Discovery Files

Scientists discover new isopod species in the Florida Keys

Tiny crustaceans are named after singer-songwriter the late Jimmy Buffett

Scientists at the University of Miami Rosenstiel School of Marine, Atmospheric, and Earth Science and North-West University in South Africa have discovered a new species of marine cryptofauna in the Florida Keys. Cryptofauna are the tiny, hidden organisms that make up most of the biodiversity in the ocean.

The roughly 3-millimeter-long isopod is one of only 15 species from the genus Gnathia known in the region. The newly discovered species, Gnathia jimmybuffetti, is a member of a group of crustaceans called gnathiid isopods.

The findings are published in the journal Bulletin of Marine Science. The study was funded by the U.S. National Science Foundation.

"It's a species that was previously unknown to science," said marine biologist Paul Sikkel of the Rosenstiel School. "It's the first new Florida gnathiid to be discovered in 100 years."
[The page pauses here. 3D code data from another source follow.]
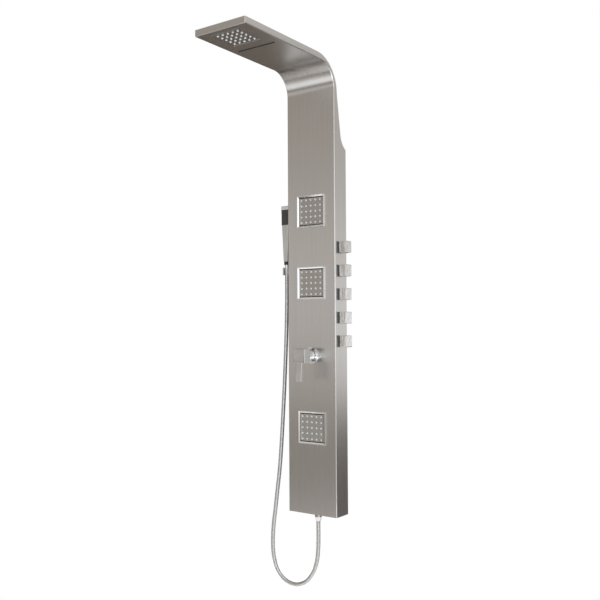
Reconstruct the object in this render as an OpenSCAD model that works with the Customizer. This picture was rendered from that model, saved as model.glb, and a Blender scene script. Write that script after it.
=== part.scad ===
// Wall-hung rainfall shower column: a folded steel casing with a forward arm and rain head,
// three tilting body jets, five square valve knobs, a lever mixer and a hand shower on a hose.
// +Z is up, the wall is the plane Y = 0 and the front faces -Y.
// The origin is the middle of the upper wall bracket's screws, on the wall.

/* [Casing] */
// Width of the casing
col_w = 200; // [180:1:240]
// Depth of the column from the wall to its front face
col_d = 72; // [66:1:90]
// Height from the lower end of the column to the upper bracket
col_below = 1190; // [1150:1:1500]
// Height from the upper bracket to the top of the arm
head_rise = 376; // [345:1:460]
// Reach of the arm in front of the column
arm_reach = 479; // [450:1:580]
// Depth of the arm from its underside to its top
arm_t = 22; // [22:0.5:30]
// Thickness of the sheet steel
sheet_t = 1.5; // [1:0.1:1.8]
// Outside radius of the long folded edges
fold_r = 4; // [3:0.5:6]
// Radius of the bend on its inner face
bend_r = 80; // [70:1:96]
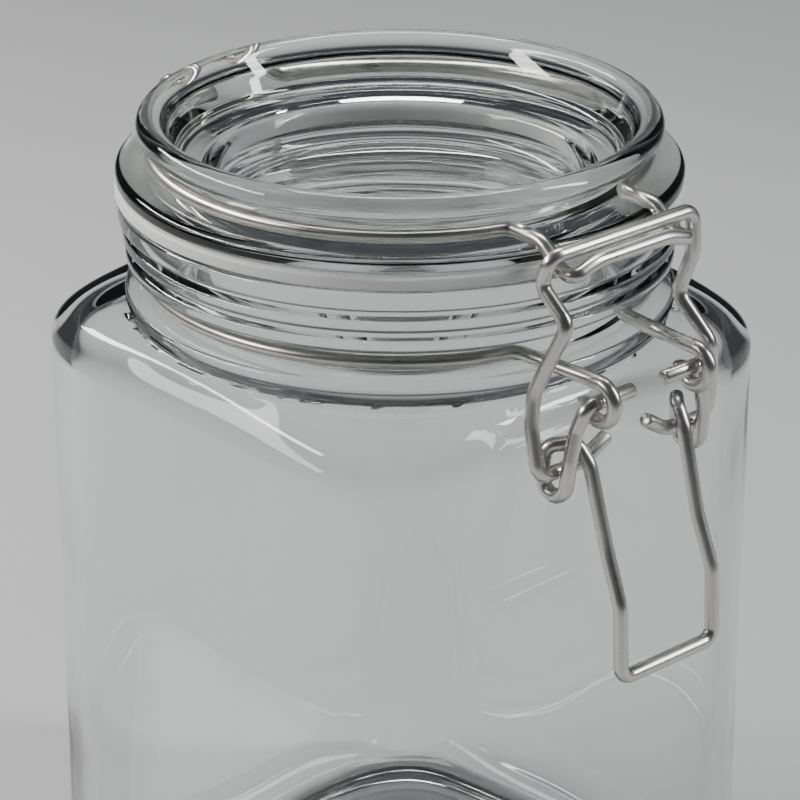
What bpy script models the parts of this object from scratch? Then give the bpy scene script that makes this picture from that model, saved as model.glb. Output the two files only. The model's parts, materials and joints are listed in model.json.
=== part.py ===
"""Clip-top glass canister: jar, lid, gasket and four bent wires. Metres, +Z up, clasp towards -Y."""

import math

import bmesh
import bpy
from mathutils import Vector

MM = 0.001

# ---- driving dimensions (millimetres) ----
HEIGHT = 180.9          # base to the top of the lid's rim bead
FACE = 55.6             # jar axis to the middle of a flat side
CORNER = 26.5           # radius of the jar's upright corners
SHOULDER_Z = 132.5      # where the upright walls start to turn in
SHOULDER_TOP = 142.2    # where the shoulder meets the neck
WALL = 3.5              # wall thickness of the jar
FLOOR = 6.0             # thickness of the jar's floor
FOOT_R = 6.0            # rounding round the underside
NECK_R = 53.0           # outer radius of the neck's rings
RIM_R = 53.8            # outer radius of the rim
BORE_R = 43.0           # radius of the mouth
RIM_Z = 164.9           # top of the jar's rim
WIRE = 2.8              # wire diameter
LID_R = 54.0            # radius of the lid's flange
FLANGE_T = 3.15         # thickness of the lid's flange
LID_NECK_R = 45.2       # groove wall that the lid wire runs round
PLUG_R = 37.4           # outside of the lid's well
PLUG_DROP = 9.6         # depth of the well below the flange
BEAD_R = 47.45          # centre circle of the lid's rim bead
BEAD = 2.5              # radius of the bead
GASKET_IN = 38.0        # hole in the gasket
GASKET_T = 2.6          # gasket thickness
HANDLE_Z = 92.6         # height of the lever's bottom bar

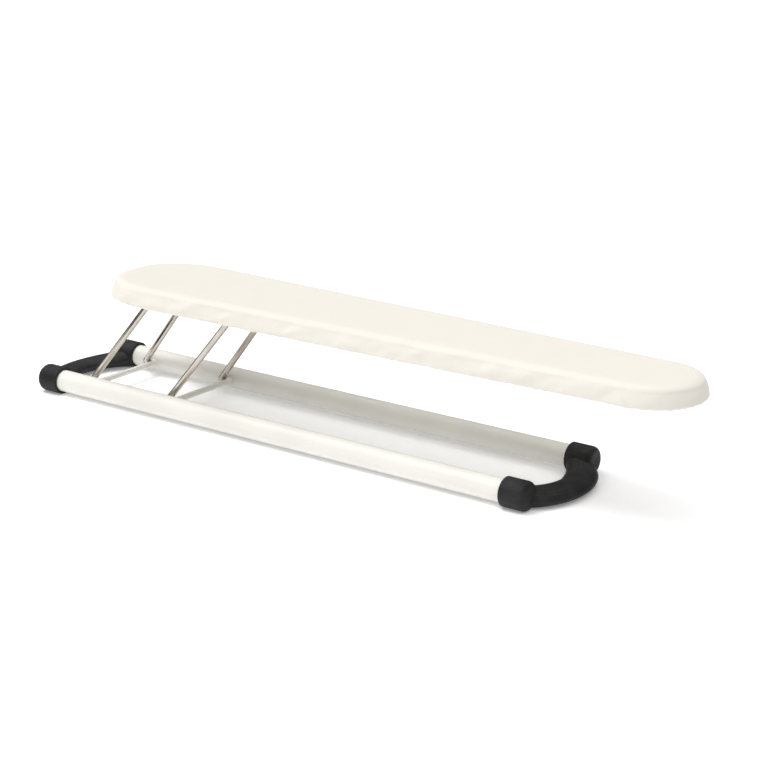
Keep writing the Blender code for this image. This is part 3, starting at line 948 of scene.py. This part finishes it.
def foam():
    """Open-cell foam: small dark pores in a cream body."""
    paint = Paint("cream_foam", Specular_IOR_Level=0.2)
    pores = paint.cells(0.9 * MM)
    clouds = paint.remap(paint.noise(25 * MM, 3), 0.3, 0.7)
    colour = paint.blend(clouds, FOAM_DARK, FOAM_LIGHT)
    colour = paint.blend(paint.remap(pores, 0.5, 0.1, 0, 0.35), colour, FOAM_PORE)
    roughness = paint.remap(pores, 0.0, 0.6, 0.98, 0.86)
    return paint.finish(colour, roughness, paint.bump(pores, 0.25 * MM, 0.7))


THREAD_PITCH = 0.45 * MM
SLUB_LENGTH = 26 * MM
WANDER_SIZE = 9 * MM  # the threads wander from side to side over this length
WANDER_PITCHES = 1.2
CROSSING = 0.12  # how softly one thread dives under the next: less is sharper
CREST_DIP = 0.4


def weave(paint, place, pitch):
    """Height of a plain weave, from 0 in the gaps to 1 on the threads, over coordinates in metres."""
    inputs = {"Vector": place, "Scale": 1 / WANDER_SIZE, "Detail": 2.0}
    wander = paint.node("ShaderNodeTexNoise", inputs).outputs["Color"]
    centred = paint.vectors("SUBTRACT", {0: wander, 1: (0.5, 0.5, 0.5)})
    shift = paint.vectors("SCALE", {0: centred, "Scale": WANDER_PITCHES * pitch})
    bent = paint.vectors("ADD", {0: place, 1: shift})
    split = paint.node("ShaderNodeSeparateXYZ", {0: bent})
    waves_across = []
    for axis in ("X", "Y"):
        turns = paint.math("MULTIPLY", split.outputs[axis], math.pi / pitch)
        waves_across.append(paint.math("SINE", turns))
    first, second = waves_across
    over = paint.remap(paint.math("MULTIPLY", first, second), -CROSSING, CROSSING)
    heights = []
    for crest, along in ((first, second), (second, first)):
        rise = paint.math("MULTIPLY", paint.math("ABSOLUTE", along), CREST_DIP)
        rise = paint.math("ADD", rise, 1 - CREST_DIP)
        heights.append(paint.math("MULTIPLY", paint.math("ABSOLUTE", crest), rise))
    warp = paint.math("MULTIPLY", over, heights[0])
    weft = paint.math("MULTIPLY", paint.math("SUBTRACT", 1.0, over), heights[1])
    return paint.math("ADD", warp, weft)


CREAM_GAP = (0.745, 0.700, 0.625, 1)
CREAM_THREAD = (0.845, 0.808, 0.738, 1)
CREAM_THICK = (0.885, 0.852, 0.785, 1)
CREAM_THIN = (0.72, 0.675, 0.595, 1)
CREAM_WORN = (0.80, 0.752, 0.665, 1)


def cotton():
    """The cover: plain woven cream cotton with uneven threads, softly sheened, faintly toned by use."""
    paint = Paint("cream_cotton", Specular_IOR_Level=0.25, Sheen_Weight=0.22, Sheen_Roughness=0.45)
    flat = paint.node("ShaderNodeUVMap", uv_map="flat").outputs[0]
    threads = weave(paint, flat, THREAD_PITCH)
    colour = paint.blend(threads, CREAM_GAP, CREAM_THREAD)
    slubs = []
    for sizes in ((SLUB_LENGTH, THREAD_PITCH, 1), (THREAD_PITCH, SLUB_LENGTH, 1)):
        slubs.append(paint.noise(1, 1, 0.5, paint.stretched(sizes, flat)))
    uneven = paint.math("MULTIPLY", paint.math("ADD", *slubs), 0.5)
    colour = paint.blend(paint.remap(uneven, 0.56, 0.72, 0, 0.5), colour, CREAM_THICK)
    colour = paint.blend(paint.remap(uneven, 0.44, 0.30, 0, 0.5), colour, CREAM_THIN)
    tone = paint.remap(paint.noise(85 * MM, 3, 0.55), 0.42, 0.72, 0, 0.30)
    colour = paint.blend(tone, colour, CREAM_WORN)
    roughness = paint.remap(paint.noise(30 * MM, 3), 0.3, 0.7, 0.78, 0.90)
    cloth = paint.bump(threads, 0.10 * MM, 0.55)
    creases = paint.bump(paint.noise(7 * MM, 3, 0.55), 0.25 * MM, 0.16, cloth)
    return paint.finish(colour, roughness, creases)


STRAND_DARK = (0.66, 0.62, 0.54, 1)
STRAND_LIGHT = (0.88, 0.85, 0.78, 1)


def thread():
    """Sewing cotton, twisted: a light and a darker strand side by side."""
    paint = Paint("sewing_thread", Specular_IOR_Level=0.3, Sheen_Weight=0.2)
    twist = paint.noise(0.35 * MM, 1)
    colour = paint.blend(paint.remap(twist, 0.35, 0.65), STRAND_DARK, STRAND_LIGHT)
    roughness = paint.remap(twist, 0.3, 0.7, 0.9, 0.7)
    return paint.finish(colour, roughness, paint.bump(twist, 0.08 * MM, 0.6))


BRAID_TOP = (0.82, 0.80, 0.75, 1)
BRAID_GAP = (0.60, 0.58, 0.53, 1)


def elastic():
    """Braided elastic cord: small slanting ribs."""
    paint = Paint("braided_elastic", Specular_IOR_Level=0.25, Sheen_Weight=0.2)
    braid = paint.cells(0.6 * MM)
    colour = paint.blend(paint.remap(braid, 0, 0.6), BRAID_TOP, BRAID_GAP)
    roughness = paint.remap(braid, 0, 0.6, 0.75, 0.95)
    return paint.finish(colour, roughness, paint.bump(braid, 0.12 * MM, -0.6))


def paint_nodes():
    """Gives every CAD node that is kept the material of its slot."""
    replaced = {"cover", "foam_pad"}
    makers = {
        "enamel": enamel,
        "rubber": rubber,
        "wire": wire,
        "plate": zinc,
        "rivet": rivet,
        "elastic": elastic,
    }
    finishes = {slot_name: maker() for slot_name, maker in makers.items()}
    for name, node in frame["nodes"].items():
        if name in replaced:
            continue
        for slot in node.material_slots:
            slot.material = finishes[slot.material.name]


# ---------------------------------------------------------------- the scene
make_camera()
make_world()
make_floor()
make_flag()
make_lights()
bpy.context.scene.view_settings.view_transform = "Standard"

paint_nodes()
cover, flat_cover = make_cover()
make_stitches(cover)
make_pad()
The tiny animals, found throughout the world's oceans, lead curious lives. The juveniles are most active at night and feed on the blood of fish, similar to how mosquitoes or ticks feed. The adults do not feed and live hidden in rubble on the ocean floor. They are grouped as parasites, organisms that require a living host for survival.

The severe marine heat waves off the coast of Florida and other regions that host coral reefs are concerning for species like Gnathia jimmybuffetti, which cannot swim to cooler waters. At above average water temperatures, mortality rates increase, and the abundance of gnathiids on reefs decreases significantly. These effects are likely similar for other small invertebrates that live in or near the bottom, which may have major impacts on coral reefs.

Since the species was discovered in the Florida Keys and the late Jimmy Buffett's music is synonymous with the region, the researchers named the new species Gnathia jimmybuffetti.

"By naming a species after an artist, we want to promote the integration of the arts and sciences," said Sikkel. "All species in an ecosystem play an important role and all species have something to teach us. As we discover new species, we are reminded of how many undiscovered species there still are."